THE EXERCISE —
All of the data below should be written out exactly.

DATA EXCERPT —

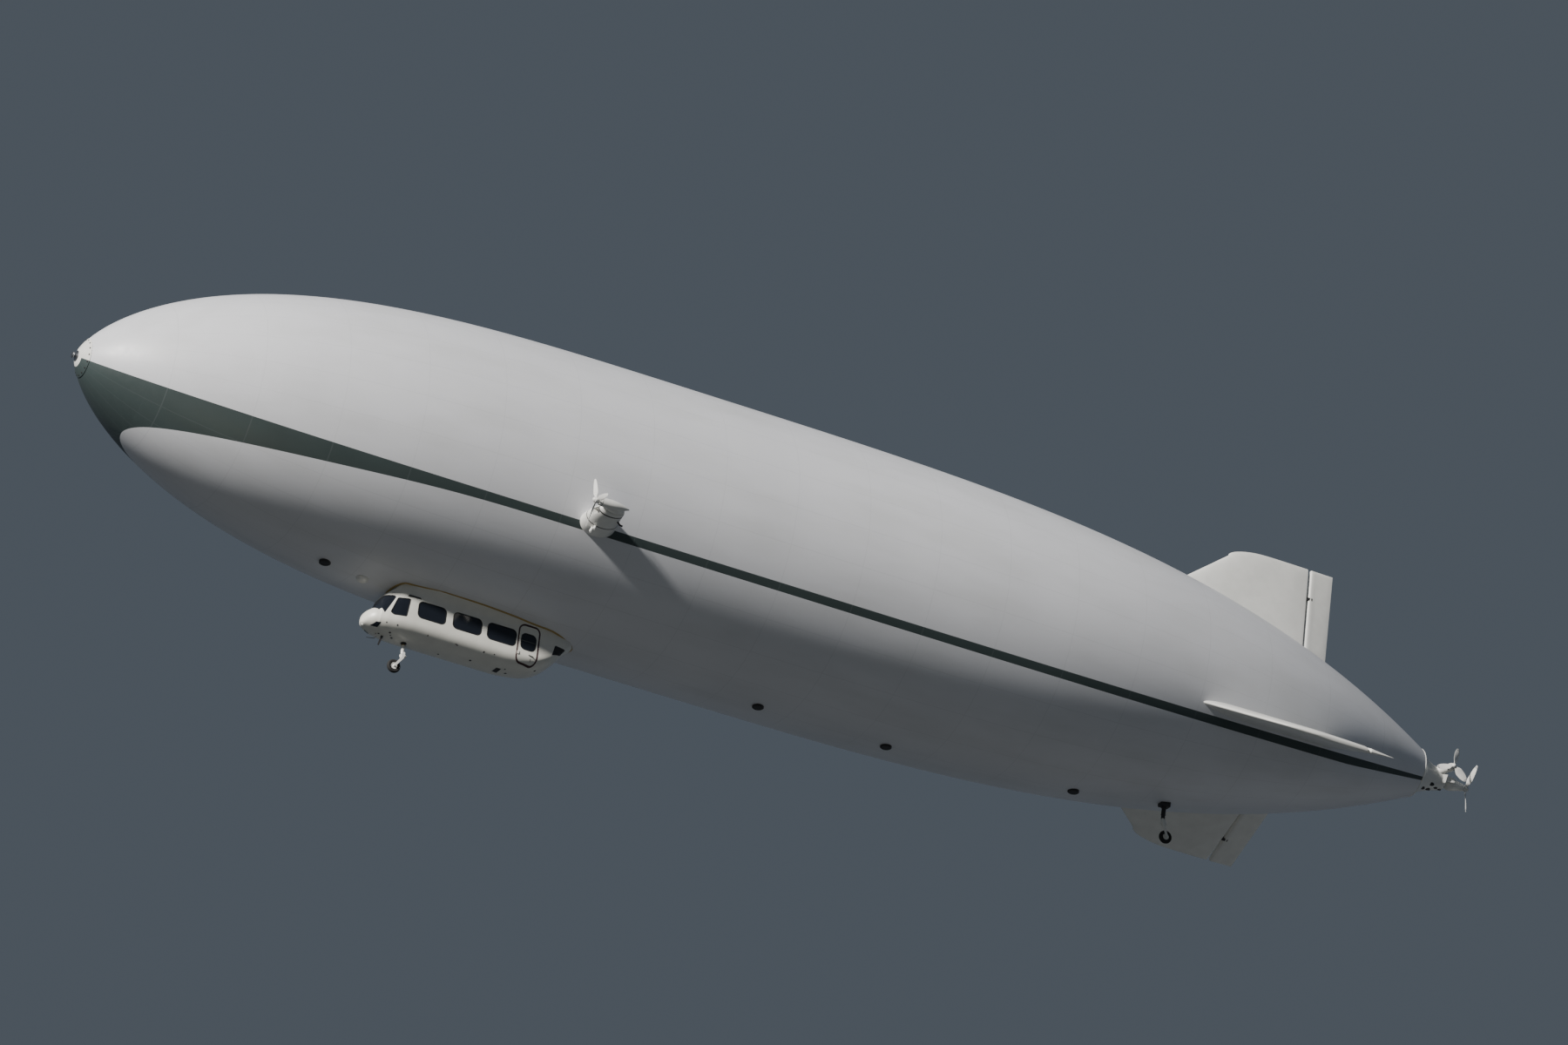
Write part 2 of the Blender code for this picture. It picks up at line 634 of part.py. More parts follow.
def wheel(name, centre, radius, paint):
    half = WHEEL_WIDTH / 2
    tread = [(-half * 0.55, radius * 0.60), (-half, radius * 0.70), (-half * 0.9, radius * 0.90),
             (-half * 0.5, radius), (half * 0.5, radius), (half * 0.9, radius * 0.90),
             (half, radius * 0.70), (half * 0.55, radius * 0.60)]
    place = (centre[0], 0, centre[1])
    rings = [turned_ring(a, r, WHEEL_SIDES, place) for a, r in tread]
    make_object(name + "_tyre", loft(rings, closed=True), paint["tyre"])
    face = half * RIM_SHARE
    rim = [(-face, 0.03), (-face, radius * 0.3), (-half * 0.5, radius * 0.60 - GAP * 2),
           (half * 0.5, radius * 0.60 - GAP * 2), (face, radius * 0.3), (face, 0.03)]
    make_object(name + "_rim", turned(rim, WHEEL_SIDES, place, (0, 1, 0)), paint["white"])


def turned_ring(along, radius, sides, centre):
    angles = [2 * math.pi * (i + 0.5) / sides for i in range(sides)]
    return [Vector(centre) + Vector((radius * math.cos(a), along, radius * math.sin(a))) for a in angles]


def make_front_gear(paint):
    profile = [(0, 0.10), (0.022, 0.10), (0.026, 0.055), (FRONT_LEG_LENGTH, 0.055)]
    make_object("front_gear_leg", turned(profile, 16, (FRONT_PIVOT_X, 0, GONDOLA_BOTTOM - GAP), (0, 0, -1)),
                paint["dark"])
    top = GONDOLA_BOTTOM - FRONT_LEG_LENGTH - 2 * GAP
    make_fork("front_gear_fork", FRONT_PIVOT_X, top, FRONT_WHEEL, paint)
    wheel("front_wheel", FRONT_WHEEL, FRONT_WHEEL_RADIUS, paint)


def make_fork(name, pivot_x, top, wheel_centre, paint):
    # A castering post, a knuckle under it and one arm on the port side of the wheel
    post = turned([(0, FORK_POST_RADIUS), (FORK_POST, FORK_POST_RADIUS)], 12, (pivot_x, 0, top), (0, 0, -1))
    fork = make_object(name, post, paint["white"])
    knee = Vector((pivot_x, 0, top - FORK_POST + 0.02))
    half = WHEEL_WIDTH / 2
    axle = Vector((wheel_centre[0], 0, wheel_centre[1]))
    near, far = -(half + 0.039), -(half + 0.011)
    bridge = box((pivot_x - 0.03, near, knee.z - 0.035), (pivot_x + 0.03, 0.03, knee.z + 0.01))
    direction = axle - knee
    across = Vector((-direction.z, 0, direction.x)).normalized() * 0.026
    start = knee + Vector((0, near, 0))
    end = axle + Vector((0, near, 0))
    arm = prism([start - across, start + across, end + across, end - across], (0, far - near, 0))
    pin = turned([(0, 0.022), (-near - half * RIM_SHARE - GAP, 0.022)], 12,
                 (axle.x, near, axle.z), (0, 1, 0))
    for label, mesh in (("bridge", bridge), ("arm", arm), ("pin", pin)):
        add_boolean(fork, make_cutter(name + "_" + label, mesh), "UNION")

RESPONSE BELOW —
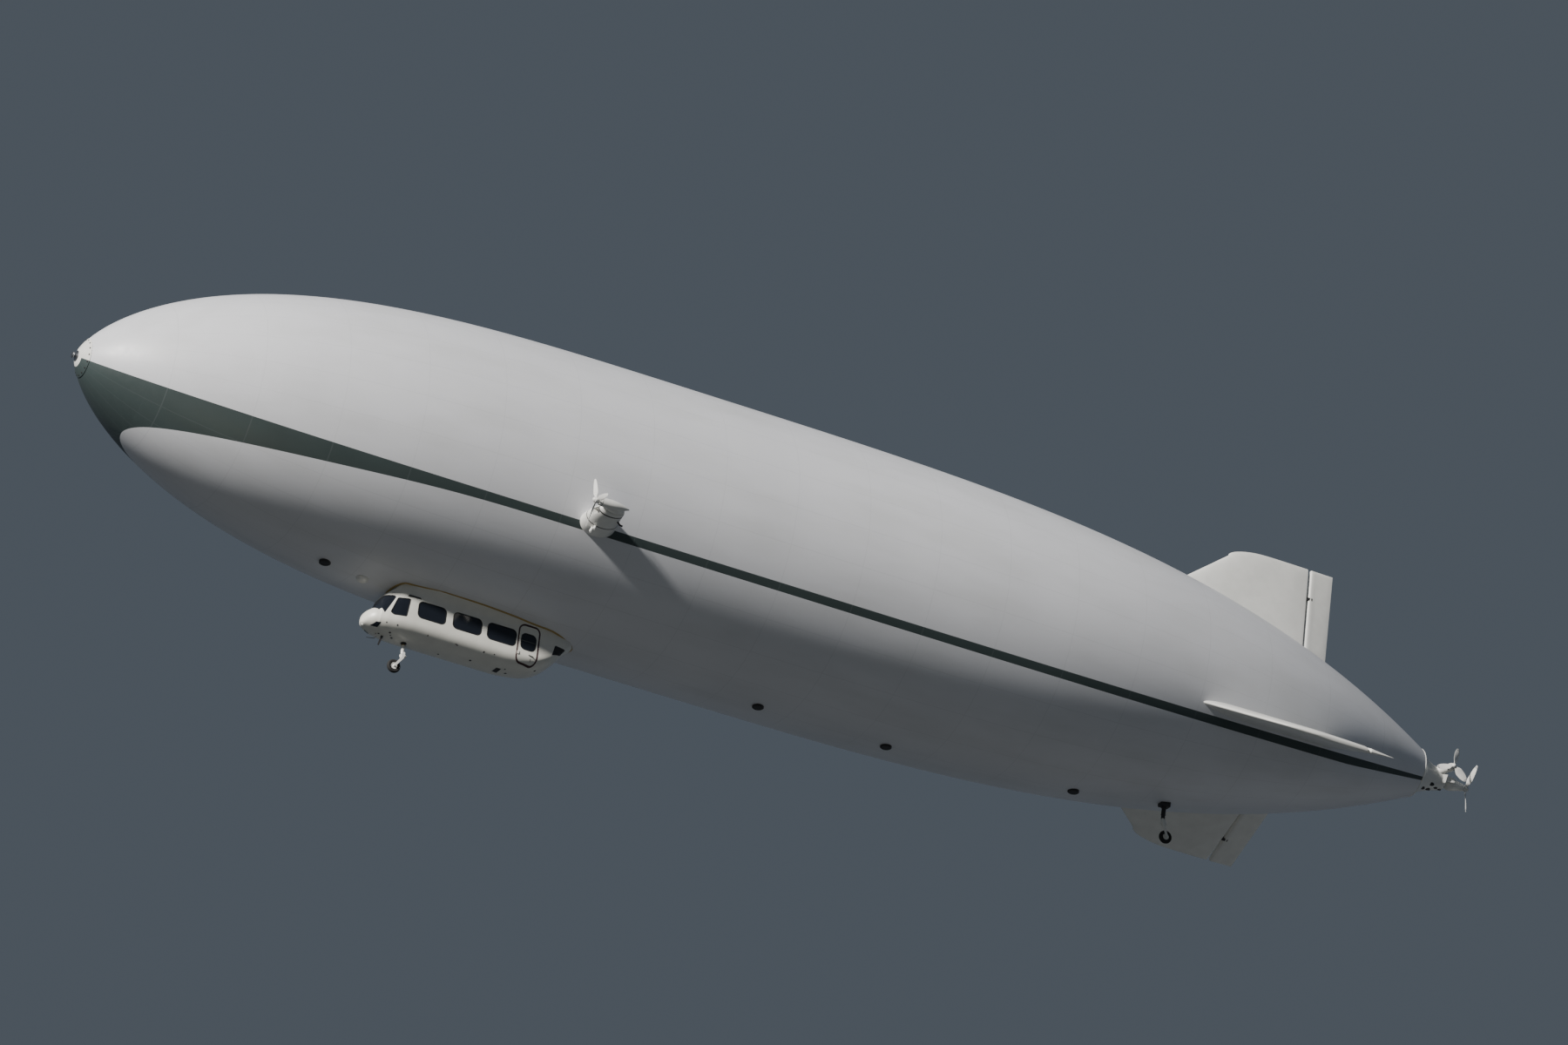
Write part 2 of the Blender code for this picture. It picks up at line 634 of part.py. More parts follow.
def wheel(name, centre, radius, paint):
    half = WHEEL_WIDTH / 2
    tread = [(-half * 0.55, radius * 0.60), (-half, radius * 0.70), (-half * 0.9, radius * 0.90),
             (-half * 0.5, radius), (half * 0.5, radius), (half * 0.9, radius * 0.90),
             (half, radius * 0.70), (half * 0.55, radius * 0.60)]
    place = (centre[0], 0, centre[1])
    rings = [turned_ring(a, r, WHEEL_SIDES, place) for a, r in tread]
    make_object(name + "_tyre", loft(rings, closed=True), paint["tyre"])
    face = half * RIM_SHARE
    rim = [(-face, 0.03), (-face, radius * 0.3), (-half * 0.5, radius * 0.60 - GAP * 2),
           (half * 0.5, radius * 0.60 - GAP * 2), (face, radius * 0.3), (face, 0.03)]
    make_object(name + "_rim", turned(rim, WHEEL_SIDES, place, (0, 1, 0)), paint["white"])


def turned_ring(along, radius, sides, centre):
    angles = [2 * math.pi * (i + 0.5) / sides for i in range(sides)]
    return [Vector(centre) + Vector((radius * math.cos(a), along, radius * math.sin(a))) for a in angles]


def make_front_gear(paint):
    profile = [(0, 0.10), (0.022, 0.10), (0.026, 0.055), (FRONT_LEG_LENGTH, 0.055)]
    make_object("front_gear_leg", turned(profile, 16, (FRONT_PIVOT_X, 0, GONDOLA_BOTTOM - GAP), (0, 0, -1)),
                paint["dark"])
    top = GONDOLA_BOTTOM - FRONT_LEG_LENGTH - 2 * GAP
    make_fork("front_gear_fork", FRONT_PIVOT_X, top, FRONT_WHEEL, paint)
    wheel("front_wheel", FRONT_WHEEL, FRONT_WHEEL_RADIUS, paint)


def make_fork(name, pivot_x, top, wheel_centre, paint):
    # A castering post, a knuckle under it and one arm on the port side of the wheel
    post = turned([(0, FORK_POST_RADIUS), (FORK_POST, FORK_POST_RADIUS)], 12, (pivot_x, 0, top), (0, 0, -1))
    fork = make_object(name, post, paint["white"])
    knee = Vector((pivot_x, 0, top - FORK_POST + 0.02))
    half = WHEEL_WIDTH / 2
    axle = Vector((wheel_centre[0], 0, wheel_centre[1]))
    near, far = -(half + 0.039), -(half + 0.011)
    bridge = box((pivot_x - 0.03, near, knee.z - 0.035), (pivot_x + 0.03, 0.03, knee.z + 0.01))
    direction = axle - knee
    across = Vector((-direction.z, 0, direction.x)).normalized() * 0.026
    start = knee + Vector((0, near, 0))
    end = axle + Vector((0, near, 0))
    arm = prism([start - across, start + across, end + across, end - across], (0, far - near, 0))
    pin = turned([(0, 0.022), (-near - half * RIM_SHARE - GAP, 0.022)], 12,
                 (axle.x, near, axle.z), (0, 1, 0))
    for label, mesh in (("bridge", bridge), ("arm", arm), ("pin", pin)):
        add_boolean(fork, make_cutter(name + "_" + label, mesh), "UNION")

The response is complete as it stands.